New Zealand openside Michael Jones had a reputation for delivering bone-shuddering hits and superb attacking assaults. He is remembered as one of the game's greats
Major teams: Auckland, Blues
Countries: Western Samoa, New Zealand
Test span: 1986-98
Western Samoa caps: One (one start)
New Zealand caps: 55 (54 starts)
Test points: 56 (13T)
John Hart’s barometer for world-beating ability has been unerring. As New Zealand U21 coach in 1990, it was he who saw something special in a lanky lock from Leicester, bringing Martin Johnson on tour to Australia.
Five years earlier as Auckland boss in a glittering season that saw National Provincial Championship glory and the beginning of a 61-match Ranfurly Shield defence, Hart handed a 20-year-old openside his National Provincial Championship debut. Michael Jones excelled straightaway.

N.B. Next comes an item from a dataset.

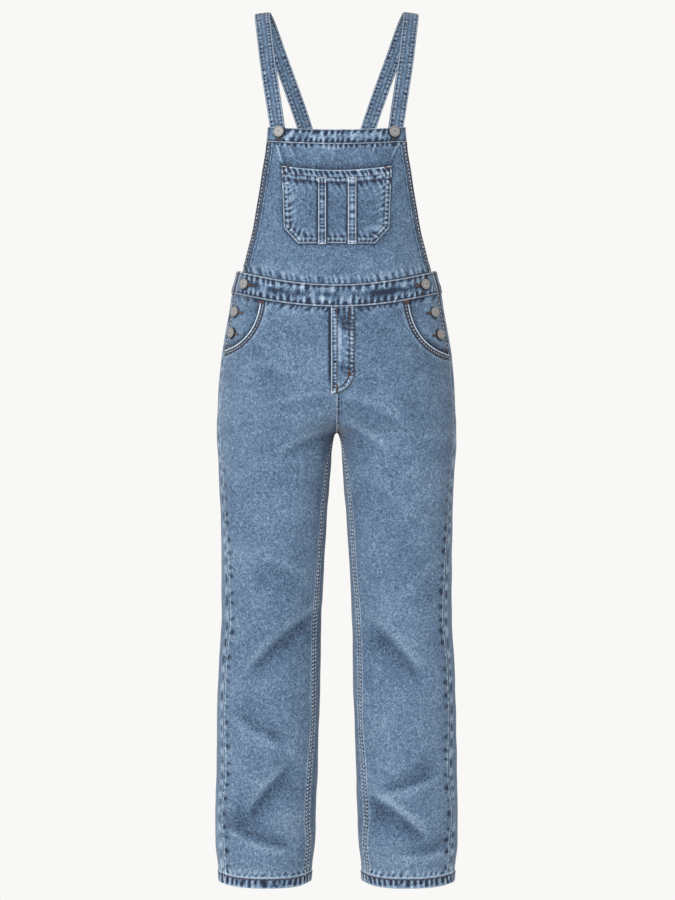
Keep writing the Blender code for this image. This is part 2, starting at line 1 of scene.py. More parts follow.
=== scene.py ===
# Denim bib overalls, dressed over the CAD frame. Lengths are in millimetres until a mesh is made.
import math

import bpy
import numpy as np
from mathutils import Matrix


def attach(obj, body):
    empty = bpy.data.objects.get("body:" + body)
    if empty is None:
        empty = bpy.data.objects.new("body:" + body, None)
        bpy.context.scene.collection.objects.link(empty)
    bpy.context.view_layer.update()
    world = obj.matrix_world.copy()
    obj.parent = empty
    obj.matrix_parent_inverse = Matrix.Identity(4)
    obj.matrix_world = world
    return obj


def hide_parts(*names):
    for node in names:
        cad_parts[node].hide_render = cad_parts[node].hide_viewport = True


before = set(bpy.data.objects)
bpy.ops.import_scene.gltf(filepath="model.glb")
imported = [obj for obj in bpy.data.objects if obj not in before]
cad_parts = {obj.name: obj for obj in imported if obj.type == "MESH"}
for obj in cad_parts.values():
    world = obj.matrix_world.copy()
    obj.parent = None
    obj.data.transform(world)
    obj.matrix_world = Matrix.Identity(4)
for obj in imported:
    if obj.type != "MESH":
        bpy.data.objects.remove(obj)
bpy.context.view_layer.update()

# what a user would change first
look = dict(
    base=(0.062, 0.108, 0.176),      # washed denim, linear colour
    dark=(0.007, 0.014, 0.032),      # unwashed dye left in the puckers, and painted shade in creases, grooves, round buttons and under overlapping edges
    pale=(0.205, 0.268, 0.338),      # worn ridges and edges, and painted highlights on creases and pulls
    bleached=(0.43, 0.50, 0.57),     # the most worn folds
    contrast=1.3,                    # strength of the puckers, seams and creases
    inside=(0.150, 0.180, 0.215),    # reverse of the twill
    tan=(0.15, 0.115, 0.09),
    rust=(0.105, 0.045, 0.028),
    brown=(0.10, 0.062, 0.045),
    paleTan=(0.25, 0.22, 0.195),
    ecru=(0.34, 0.378, 0.42),
    metal=(0.245, 0.238, 0.232),
    background=(0.947, 0.939, 0.922),
)
cloth = dict(wall=1.6, hemRaise=0.9, bandOut=1.0, waistbandOut=1.4, facingDepth=3.8, pocketOut=1.7)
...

Qualifying through his mother, he appeared once for Western Samoa before touring the British Isles with New Zealand Barbarians.
By 1987 and the inaugural World Cup, Hart had risen to the post of All Blacks assistant coach. He would later label Jones “almost the perfect rugby player” and drafted his protégé into the hosts’ squad. The decision was vindicated rapidly.
Jones was the first player to score a World Cup try, darting over on his New Zealand debut 30 minutes into a 70-6 thrashing of Italy. He featured in three more matches including the triumphant final.
Though a gruesome knee injury sustained against Argentina in 1989 reduced his speed, Jones reinvented himself as a more belligerent performer and influenced at the highest level whenever fitness and faith allowed, not least in three consecutive starts during the 1993 Lions series.
Staunch Christian beliefs meant playing on the Sabbath was out of the question – even for the 1991 World Cup semi-final with Australia – and a nickname of ‘Iceman’ originated due to the number of ice packs that perennially decorated his body.
Finishing with a defeat by the Wallabies in 1998, Jones won just 55 caps over a period in which New Zealand played 90 Tests. Still, his legacy is rock-solid.